Terminé pour Essure en Europe
Quant à la méthode Essure, les gynécologues sont atterrés. « Essure avait tout changé en matière de contraception définitive, explique le Pr Nisand. Avec deux décès par an, on n'est pas très chaud pour la ligature des trompes à l'ancienne. » Quant au Dr Yaël Lévy-Zauberman, elle est indignée : « Je ne comprends pas que le laboratoire ne se batte pas pour défendre son produit. »
Mais c'est sans doute le Dr Marie-Laure Brival, gynécologue-obstétricienne à la clinique des Lilas et militante au Planning familial, qui exprime le plus sa colère : « C'était une libération pour les femmes ayant un long parcours contraceptif. Je suis révoltée par le laboratoire Bayer, qui abandonne le dispositif en Europe pour des raisons de rentabilité, - ce qu'il ne fait pas aux États-Unis, un pays pourtant bien plus procédurier-, par la frilosité du CNGOF à se battre mais aussi par la ministre de la Santé qui n'est pas montée au créneau. Dans une situation analogue en 1988, Claude Évin avait pris une position forte en faveur de la pilule abortive. Aujourd'hui, nous sommes dans une position infernale face aux femmes qui ne comprennent pas ce flou. Les appels sont multipliés par 3 voire 5 ».
Une maltraitance institutionnelle
Quant à la polémique déclenchée sur les violences obstétricales et maltraitances gynécologiques fin juillet par Marlène Schiappa, secrétaire d'État chargée de l'égalité entre les femmes et les hommes, elle a suscité de vives réactions de l'Ordre des médecins, du CNGOF et du groupe Facebook des jeunes gynécos. Bien au-delà de chiffres erronés sur les épisiotomies, « cette punition collective est injuste, s'exclame le Pr Nisand. Il y a eu par le passé de la vraie maltraitance avec misogynie et il existe encore des cas isolés de mauvais praticiens. La discipline a beaucoup évolué. Mais aujourd'hui, il y a surtout de la maltraitance institutionnelle envers les médecins. Quand un médecin de garde est seul en CHU la nuit quand il y en a 4 ailleurs, la ligne jaune est franchie. On n'est plus dans le partage des responsabilités dans l'urgence. Le CNGOF veut proposer un label de qualité des maternités ».
Pour Sophie Guillaume, présidente du CNSF, qui a fait évoluer la formation des sage-femmes il y a quelques années suite à une réflexion sur la violence faite aux femmes : « Dans le rush, on vise les priorités, la sécurité, l'urgence. Malheureusement, on peut être amené à être dans une écoute limitée, c'est humain. Il reste néanmoins que savoir communiquer est essentiel pour aller vers un partage de la décision et le consentement aux soins. »

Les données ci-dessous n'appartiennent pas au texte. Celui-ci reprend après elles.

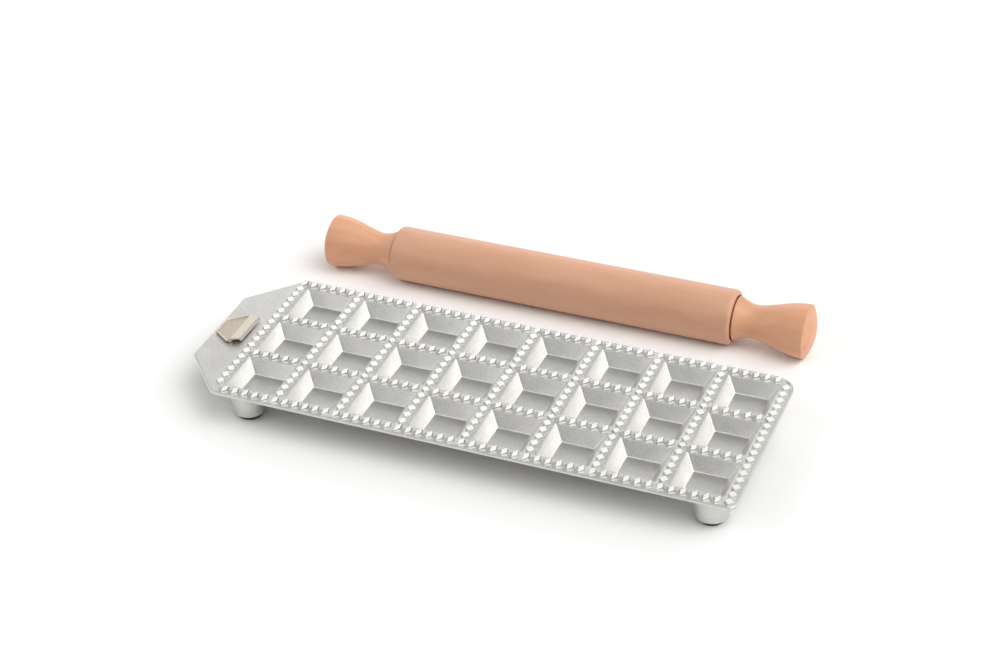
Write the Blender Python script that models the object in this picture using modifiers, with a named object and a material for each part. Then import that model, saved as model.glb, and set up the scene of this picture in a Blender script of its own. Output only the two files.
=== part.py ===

« Il y aura encore des femmes déçues par leur accouchement, et encore des césariennes en urgence, souligne le Pr Nisand. Il faut savoir revenir vers elles ensuite pour mettre des mots sur ce qui s'est passé. » Pour le Dr Lévy-Zauberman, il ne faut pas oublier que « l'accouchement est en soi un moment traumatique avec du sang et des douleurs, et qui peut parfois mal tourner ». Sophie Guillaume regrette que du côté des usagères, trop peu fassent de préparation à la naissance, « alors que c'est un temps pour transmettre les attentes et les angoisses. Pourquoi ne le font-elles pas ? ». La Société française de médecine périnatale présentera les résultats de la dernière enquête nationale périnatale et l'état des lieux sur l'évolution des pratiques au cours des 20 dernières années lors de son congrès annuel du 18 au 20 octobre à Lyon.